Fireworks erupted at the conclusion of the final forum in the 2010 City Council race when Mayor Pro Tem Toni Iseman castigated Emanuel Patrascu for a quote by him on an election flier, which she said was a lie. Iseman was referring to a flier for which she said he had paid to be included that quoted him claiming that she had raised taxes by $11 million.
Quite a feat if true, Iseman said, since the entire council can't raise taxes without a vote of the people.
The flier also quoted Patrascu that he would never raise taxes.
Iseman said, in opposition to Patrascu's position, she proudly supported tax increases to pay for the purchase of property in Laguna Canyon and funding to help pay for the restoration of city infrastructure damaged in the 2005 Bluebird Canyon landslide. Both approved by the voters.
Iseman had been simmering throughout the forum and had tried earlier to respond to a statement by Patrascu, but was stifled by forum chair Piero Wemyss, who had decreed no rebuttals.
Until the last question of the forum, responses had been straightforward, rather than a launchpad for campaign rhetoric.
All questions but the first two were posed by members of the audience, mostly members of the forum sponsors: neighborhood associations representing Top of the World, South Laguna and Temple Hills.
A few written questions were submitted to the candidates and those responses will be published in association newsletters.
South Laguna Civic Assn. President Bill Rihn led the questioners with a query about the relationship of the city with the California Coastal Commission, which has been known to overrule city decisions on development, or try to, and what can be done to improve it. .

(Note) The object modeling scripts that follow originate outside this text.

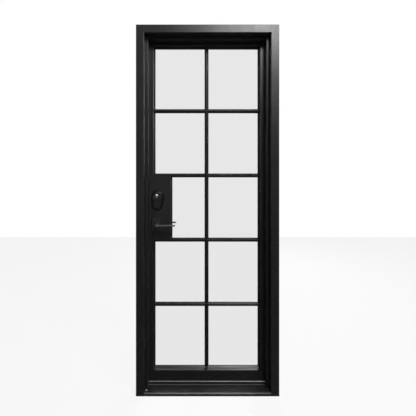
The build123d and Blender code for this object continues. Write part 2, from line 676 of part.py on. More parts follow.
def make_latch_case():
    """Tubular latch: sleeve for the bolt and a housing round the hub that the spindle turns."""
    front = -LEAF_HALF + SECTION_WALL
    hub_start = HUB_X - HUB_CASE_LENGTH / 2
    bolt_end = -LEAF_HALF + LATCH_TAIL + LATCH_THROW + PLATE_FIT
    mouth = (front, LEAF_MID, LEVER_HEIGHT)
    case = rod(LATCH_CASE_RADIUS, mouth, hub_start + SECTION_WALL - front, (1, 0, 0))
    case += block(
        hub_start, hub_start + HUB_CASE_LENGTH,
        LEAF_MID - HUB_CASE_DEPTH / 2, LEAF_MID + HUB_CASE_DEPTH / 2,
        LEVER_HEIGHT - HUB_CASE_HEIGHT / 2, LEVER_HEIGHT + HUB_CASE_HEIGHT / 2,
    )
    case -= rod(LATCH_BOLT_RADIUS + BOLT_CLEARANCE, mouth, bolt_end - front, (1, 0, 0))
    hub_bore = HUB_RADIUS + HINGE_RUNNING_FIT
    return case - rod(hub_bore, (HUB_X, FRONT, LEVER_HEIGHT), 2 * FRAME_DEPTH, (0, 1, 0))


def make_latch_hub():
    """Round hub in the latch case with a square hole for the spindle."""
    hub = rod(HUB_RADIUS, (HUB_X, LEAF_MID - HUB_CASE_DEPTH / 2, LEVER_HEIGHT), HUB_CASE_DEPTH, (0, 1, 0))
    return hub - spindle_form(SPINDLE_SIDE, LEAF_FRONT, BACK)


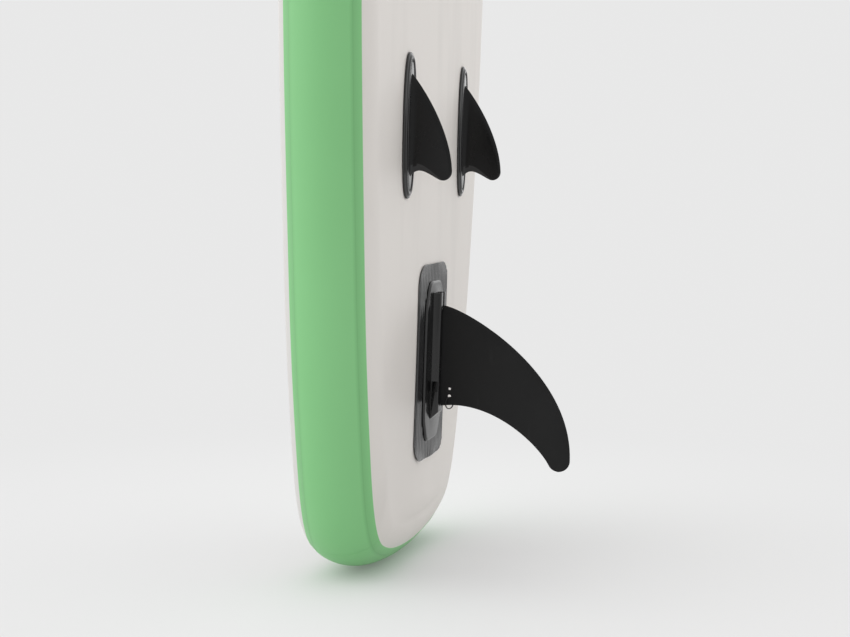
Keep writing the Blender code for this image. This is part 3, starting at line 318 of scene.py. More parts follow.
def runs_for(count, low=0.0, high=None):
    """Distances along the outline, closer together where it turns."""
    mixed = (1 - TURN_SHARE) * RUN / RUN[-1] + TURN_SHARE * TURNED / TURNED[-1]
    ends = np.interp([low, RUN[-1] if high is None else high], RUN, mixed)
    return np.interp(np.linspace(ends[0], ends[1], count), mixed, RUN)


def stations(runs, side):
    """Edge point and outward direction at each distance, on the left (-1) or right (+1) side."""
    x, z = outline_at(runs)
    (x0, z0), (x1, z1) = outline_at(runs - HEADING_STEP), outline_at(runs + HEADING_STEP)
    along = np.stack([x1 - x0, z1 - z0], axis=1)
    along /= np.linalg.norm(along, axis=1)[:, None]
    zero = np.zeros_like(x)
    return np.stack([side * x, zero, z], axis=1), np.stack([side * along[:, 1], zero, -along[:, 0]], axis=1)


def rail_points(edge, out, angle, proud):
    """Points of the round rail: angle 0 is its outermost line, +90 degrees faces the bottom."""
    a = math.radians(angle)
    reach = (RAIL_RADIUS + proud) * math.cos(a) - RAIL_RADIUS
    point = edge + out * reach
    point[:, 1] = middle_y(point[:, 2]) - (RAIL_RADIUS + proud) * math.sin(a)
    return point


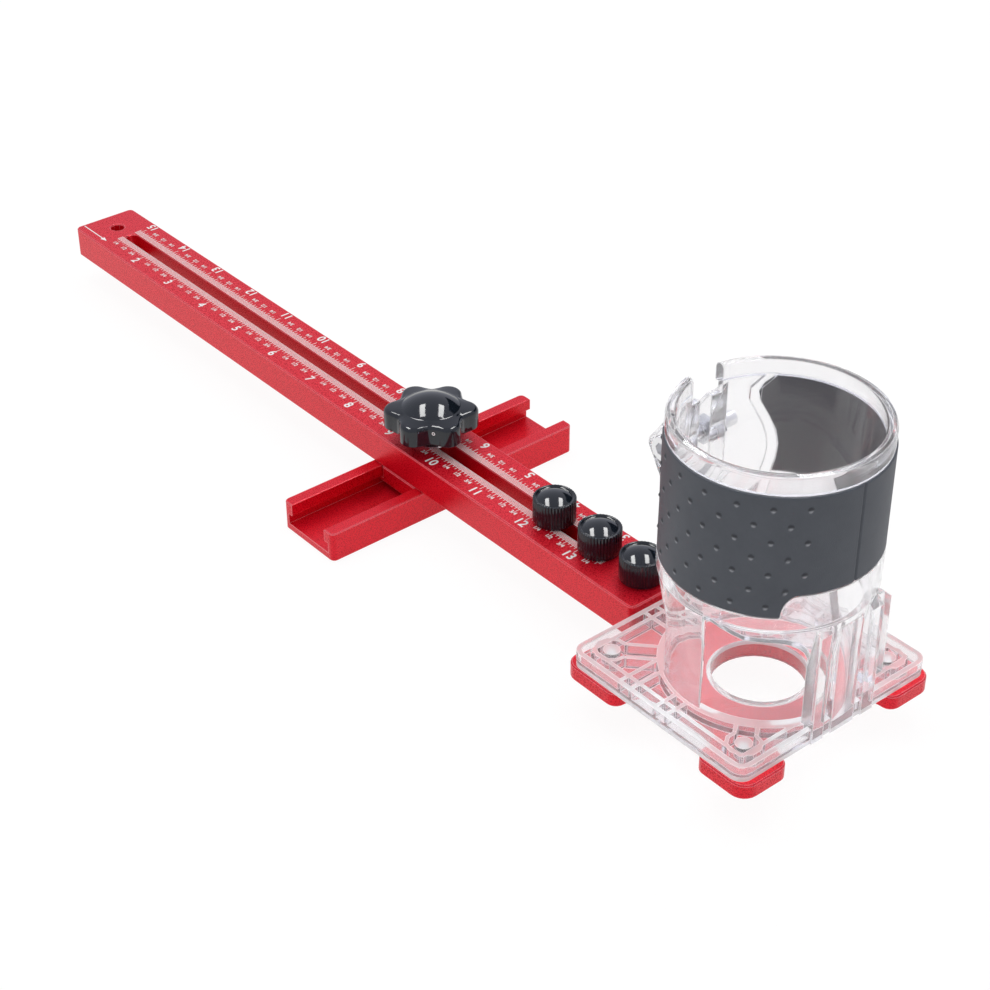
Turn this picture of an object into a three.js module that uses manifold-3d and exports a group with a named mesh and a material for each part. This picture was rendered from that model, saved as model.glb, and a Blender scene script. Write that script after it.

"We need to control our own city," said incumbent Kelly Boyd, his voiced raspy from a cold. "I don't think 'coastal' should tell us what we can or cannot do."
Mayor Elizabeth Pearson said the council, not the commission, is elected by the people of Laguna Beach to make decisions.
"But the commission is a factor and, as Toni says, people tend to do business with [those] you get along with. We can work on it."
Patrascu said the commission staff does not play well with others and the city should have control.
"The coast of California would not look like it does without the commission; otherwise it would be wall-to-wall Miami Beach," said Iseman, who served on the commission.
Temple Hills Community Assn. board member Ron Chilcote asked how the candidates felt about road extensions that intrude into the city's open space.
All four candidates said they opposed it. Incumbents pointed out that the city has bought lots that had the effect of blocking some intrusive development.
Bonnie Hano wanted to know how the candidates feel about anti-mansionization regulations with teeth.
Patrascu said he wasn't sure that he wanted a specific ordinance for fear of losing the town's architectural diversity.
"We don't want another Irvine," he said.
Iseman said curbing oversized homes starts with design review and complimented an unnamed local architect who has been known to refuse projects because of unrealistic demands by prospective clients.